▽

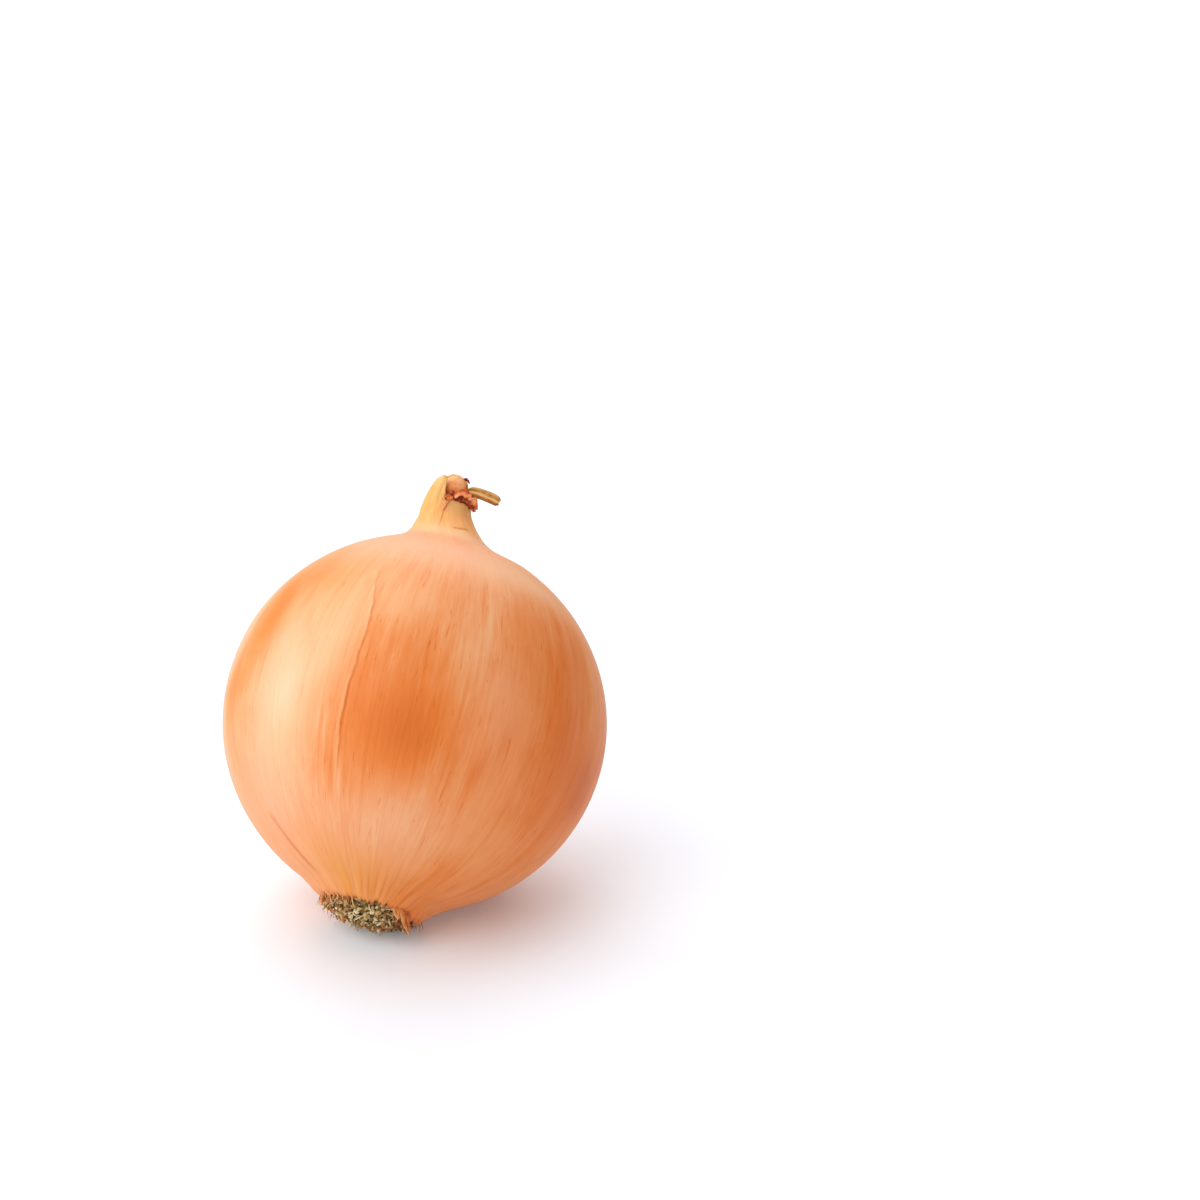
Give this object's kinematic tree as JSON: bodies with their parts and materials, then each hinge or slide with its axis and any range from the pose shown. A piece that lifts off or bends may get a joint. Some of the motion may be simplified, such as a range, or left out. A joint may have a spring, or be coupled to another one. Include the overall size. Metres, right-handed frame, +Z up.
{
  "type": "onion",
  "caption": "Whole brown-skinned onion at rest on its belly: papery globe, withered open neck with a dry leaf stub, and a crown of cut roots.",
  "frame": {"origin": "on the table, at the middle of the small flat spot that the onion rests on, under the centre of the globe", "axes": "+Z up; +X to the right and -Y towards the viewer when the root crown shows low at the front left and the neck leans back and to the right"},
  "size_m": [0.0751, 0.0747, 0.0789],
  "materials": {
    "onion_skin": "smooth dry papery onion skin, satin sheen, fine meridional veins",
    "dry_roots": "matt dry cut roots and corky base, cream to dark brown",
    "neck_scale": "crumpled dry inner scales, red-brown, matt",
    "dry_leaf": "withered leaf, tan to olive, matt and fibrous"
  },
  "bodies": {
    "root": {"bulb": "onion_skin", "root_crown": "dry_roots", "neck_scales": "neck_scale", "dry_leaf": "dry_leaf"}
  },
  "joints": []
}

△

Prompt:
Each line above must be reproduced exactly as it stands.

Right answer:
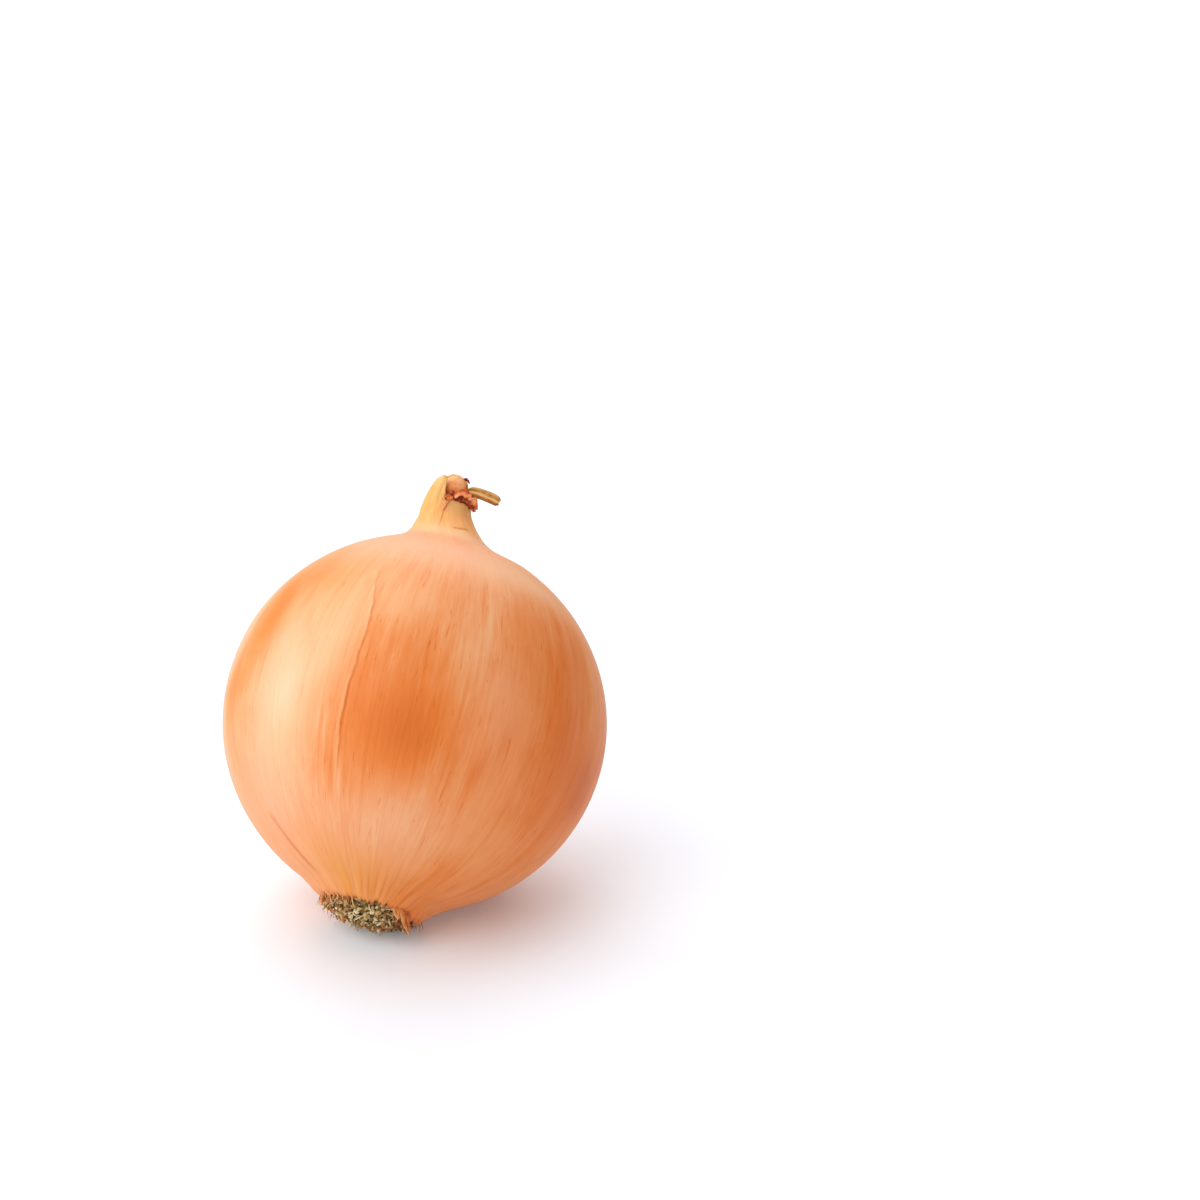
Give this object's kinematic tree as JSON: bodies with their parts and materials, then each hinge or slide with its axis and any range from the pose shown. A piece that lifts off or bends may get a joint. Some of the motion may be simplified, such as a range, or left out. A joint may have a spring, or be coupled to another one. Include the overall size. Metres, right-handed frame, +Z up.
{
  "type": "onion",
  "caption": "Whole brown-skinned onion at rest on its belly: papery globe, withered open neck with a dry leaf stub, and a crown of cut roots.",
  "frame": {"origin": "on the table, at the middle of the small flat spot that the onion rests on, under the centre of the globe", "axes": "+Z up; +X to the right and -Y towards the viewer when the root crown shows low at the front left and the neck leans back and to the right"},
  "size_m": [0.0751, 0.0747, 0.0789],
  "materials": {
    "onion_skin": "smooth dry papery onion skin, satin sheen, fine meridional veins",
    "dry_roots": "matt dry cut roots and corky base, cream to dark brown",
    "neck_scale": "crumpled dry inner scales, red-brown, matt",
    "dry_leaf": "withered leaf, tan to olive, matt and fibrous"
  },
  "bodies": {
    "root": {"bulb": "onion_skin", "root_crown": "dry_roots", "neck_scales": "neck_scale", "dry_leaf": "dry_leaf"}
  },
  "joints": []
}